Kimberley French/Summit Entertainment
A Role Model? In the Twilight saga, broody Bella (Kristen Stewart) is defined by her romantic yearnings, says critic John Powers.
Kimberley French/Summit Entertainment
If you look at the most successful pop franchises over the past 50 years — from James Bond to Star Wars to Harry Potter — one thing is obvious: They're dominated by men. Which makes it all the more remarkable that right now there are two cultural juggernauts centering on women — the Twilight series, created by Stephenie Meyer, and Stieg Larsson's Millennium Trilogy, featuring The Girl with the Dragon Tattoo. Together the novels have sold tens of millions of copies, while the screen adaptations are raking in dollars by the hundreds of millions.
To be honest, neither Meyer nor Larsson is a great writer. But their legions of fans don't care. That's because Twilight and Millennium offer something readers often like better than literary merit — primal fantasies. And what's interesting is that these two fantasies are almost diametrically opposed, not least in their image of women.
As a young-adult series embraced by millions of grownups, Twilight offers a fantasy of perfect love that's pure adolescent romanticism. Its heroine, Bella, is a high-school girl who falls for a handsome vampire, Edward Cullen, and wants to sleep with him. But the old-school Edward won't do it — or turn her into a vampire — unless Bella marries him first. At the same time, Bella is being pursued by Jacob Black, a hunk who just happens to be a werewolf. Sadly, he doesn't have a prayer; you see, Jacob is from a family without much money, while the Cullens live in a fancy house and have an aristocratic air.
While all this may sound rather wild, the whole thing is in fact strikingly square. Things stay at a level of innocence startling for a present-day vampire story. In one scene from the Eclipse installment, for example, Bella and her father have to stop Edward from fighting with Jacob:
"If you ever touch her against her will again," Edward snarls at Jacob, who replies that Bella doesn't know what she wants.
"Well, let me give you a clue," Edward replies. "Wait for her to say the words."
"Fine," Jacob growls. "And she will."
Bella's father, Charlie, walks over, separating Jacob and Edward with his hands.
"Hey, hey, hey," Charlie says. "Easy guys. Easy. Let's take it down a notch. What's going on?"
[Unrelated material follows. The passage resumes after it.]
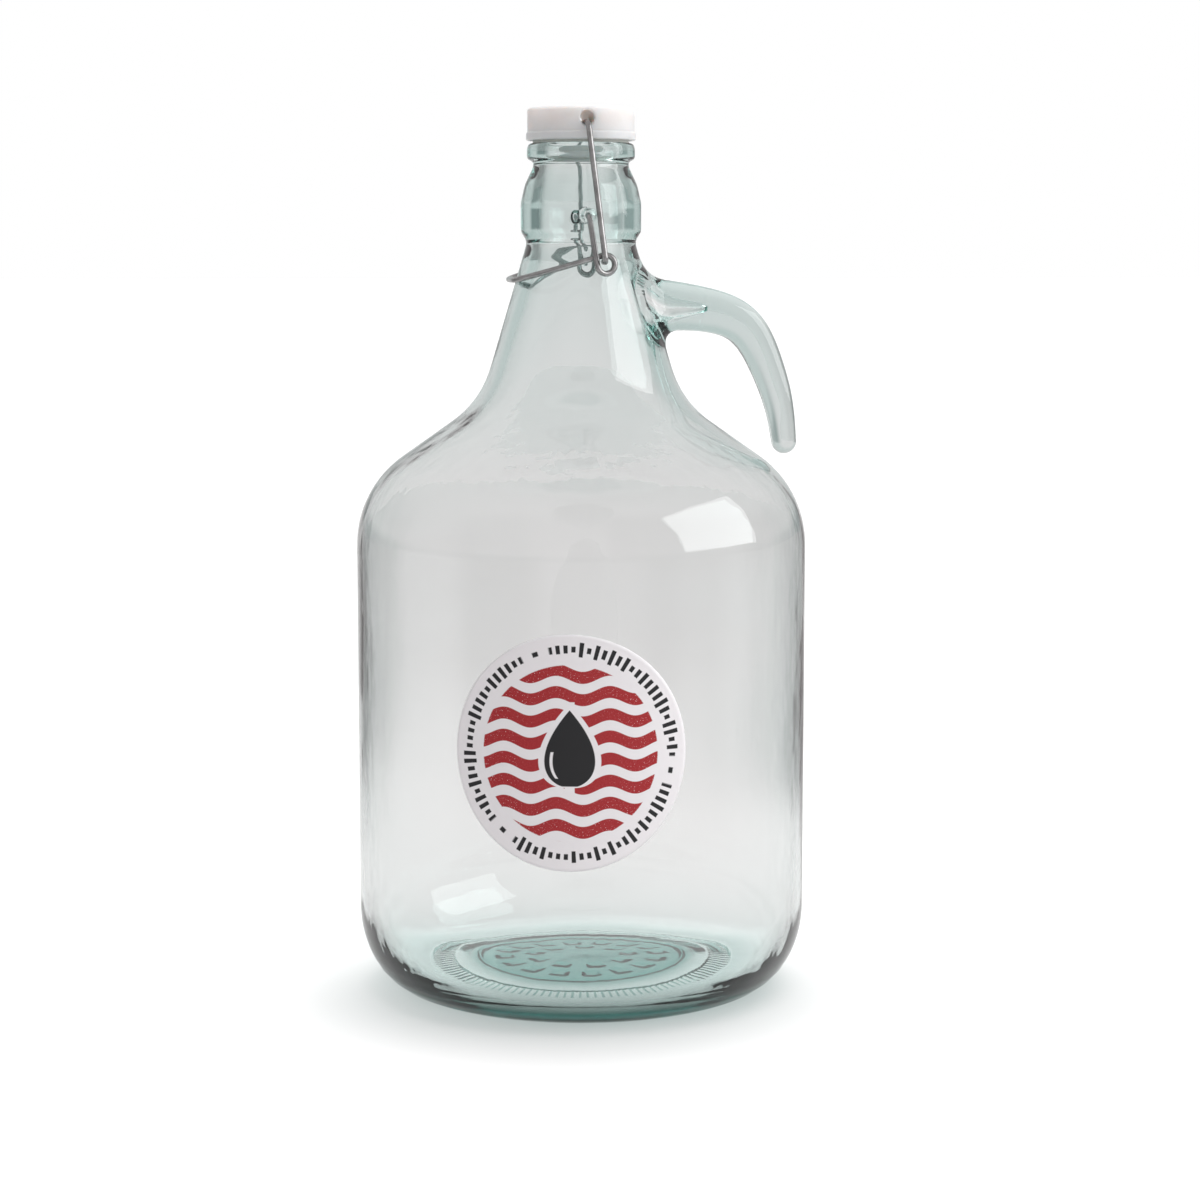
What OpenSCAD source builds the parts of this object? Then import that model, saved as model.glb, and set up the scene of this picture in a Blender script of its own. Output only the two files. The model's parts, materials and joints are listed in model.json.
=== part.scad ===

"I kissed Bella," Jacob says.
Music Box Films
Tattooed Vigilante: Noomi Rapace returns as Lisbeth Salander, a gifted hacker on the run from the law in The Girl Who Played with Fire.
Music Box Films
True Blood this isn't. Turning on kisses — not nudity — the Twilight series offers a vision of love that could hardly be more conservative. From beginning to end, the supposed "outsider" Bella is defined by her romantic yearnings — love for a man that's so strong she'll turn into a vampire to be with him. By series' end — spoiler alert! — such a love has entailed remaining a virgin, getting married right out of high school and then instantly having babies. A friend whose 10-year-old daughter adores Twilight says he's horrified that the child might think Bella is somehow a role model.
On the face of it, he'd be happier with the values of the Millennium Trilogy. It offers not a conservative fantasy of romance, but a liberal fantasy of perfect justice. Where Twilight creates a reality in which the social world barely appears, stories like The Girl with the Dragon Tattoo take place in a contemporary world overrun with rapists, serial killers and corporate bigwigs who are essentially gangsters.
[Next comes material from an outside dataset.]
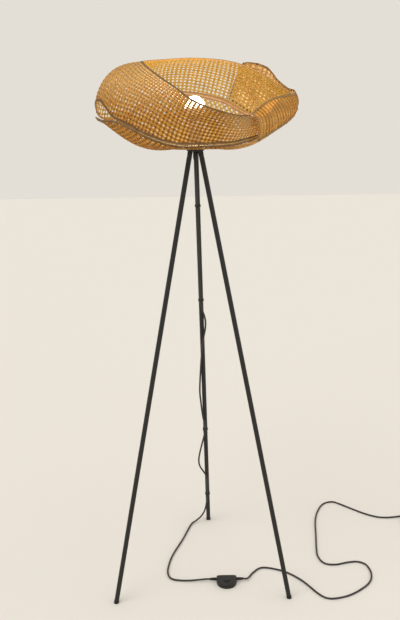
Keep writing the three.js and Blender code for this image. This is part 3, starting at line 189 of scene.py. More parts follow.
def cordMaterial():
    # PVC-sheathed flex: black, slightly soft to the eye, with a faint moulded grain
    material, tree, surface = newMaterial("blackPvcCord")
    place = addNode(tree, "ShaderNodeTexCoord")
    grain = addNode(tree, "ShaderNodeTexNoise", {}, {
        "Vector": place.outputs["Object"], "Scale": cordLook["grain"], "Detail": cordLook["detail"]})
    tone = addNode(tree, "ShaderNodeMix", {"data_type": "RGBA"}, {
        "Factor": grain.outputs["Fac"], 6: hexToLinear(cordLook["dark"]), 7: hexToLinear(cordLook["pale"])})
    bump = addNode(tree, "ShaderNodeBump", {}, {
        "Height": grain.outputs["Fac"], "Strength": cordLook["bump"], "Distance": cordLook["bumpHeight"]})
    tree.links.new(tone.outputs[2], surface.inputs["Base Color"])
    tree.links.new(bump.outputs["Normal"], surface.inputs["Normal"])
    surface.inputs["Roughness"].default_value = cordLook["roughness"]
    surface.inputs["IOR"].default_value = cordLook["ior"]
    return material


blackPvcCord = cordMaterial()


def makeCord(name, points):
    # a Bezier curve whose handles keep it on the smooth curve through the points
    points = toRow(points)
    curve = bpy.data.curves.new(name, "CURVE")
    curve.dimensions = "3D"
    curve.bevel_depth = cordSizes["radius"] / 1000
    curve.bevel_resolution = cordSizes["sideSteps"]
    curve.resolution_u = cordSizes["curveSteps"]
    curve.use_fill_caps = True
    curve.materials.append(blackPvcCord)
    spline = curve.splines.new("BEZIER")
    spline.bezier_points.add(len(points) - 1)
    for k, (knot, point) in enumerate(zip(spline.bezier_points, points)):
        before = points[k - 1] if k else 2 * points[0] - points[1]
        after = points[k + 1] if k + 1 < len(points) else 2 * points[-1] - points[-2]
        knot.handle_left_type = knot.handle_right_type = "FREE"
        knot.co = point
        knot.handle_left = point - (after - before) / 6
        knot.handle_right = point + (after - before) / 6
    obj = addObject(name, curve)
    knots = np.array([list(b.co) for b in spline.bezier_points])
    fine = throughPoints(knots, np.linspace(0, 1, len(knots) * cordSizes["measureSteps"]), False)
    return obj, float(np.linalg.norm(np.diff(fine, axis=0), axis=1).sum())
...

Basically, two people stand up against all of this. One is middle-aged Mikael Blomkvist, a rumpled, womanizing left-wing journalist who's pretty clearly Larsson's romanticized projection of himself. But the series' real selling point is its title heroine, Lisbeth Salander, an extraordinarily vivid pop creation. Abused as a child, Salander has grown up to be tattooed, pierced, bisexual and aggressively anti-social. Both a ferocious fighter and a genius computer hacker, Salander is defined by no man. Instead she pointedly takes down men who are violent against women. But to be an unstoppable vessel of justice, she has to cut herself off from all normal emotion and from everyone else — even those who care about her.
So far, so good. Yet Millennium's sense of social justice reveals a queasily dark side of liberal righteousness. These are vigilante tales, structured to fill us with such rage that we can't wait for Salander to exact her vengeance. When I recently saw the current film episode, The Girl Who Played with Fire, the guy in front of me applauded when Salander took an axe to a baddie. And this was at a screening for a public radio station!
All this makes Millennium so different from Twilight that it may seem incredible they're both popular at the same time. Yet the strength of both series lies in something their heroines do have in common — an absolute willingness to go the distance. Say what you will against them, Bella and Salander are not the silly, shop-till-they-drop mediocrities celebrated in chick-lit comedies. They are mythically passionate souls who will do what it takes — even give up their humanity — in order to achieve perfection. 007 and Luke Skywalker couldn't do any better than that.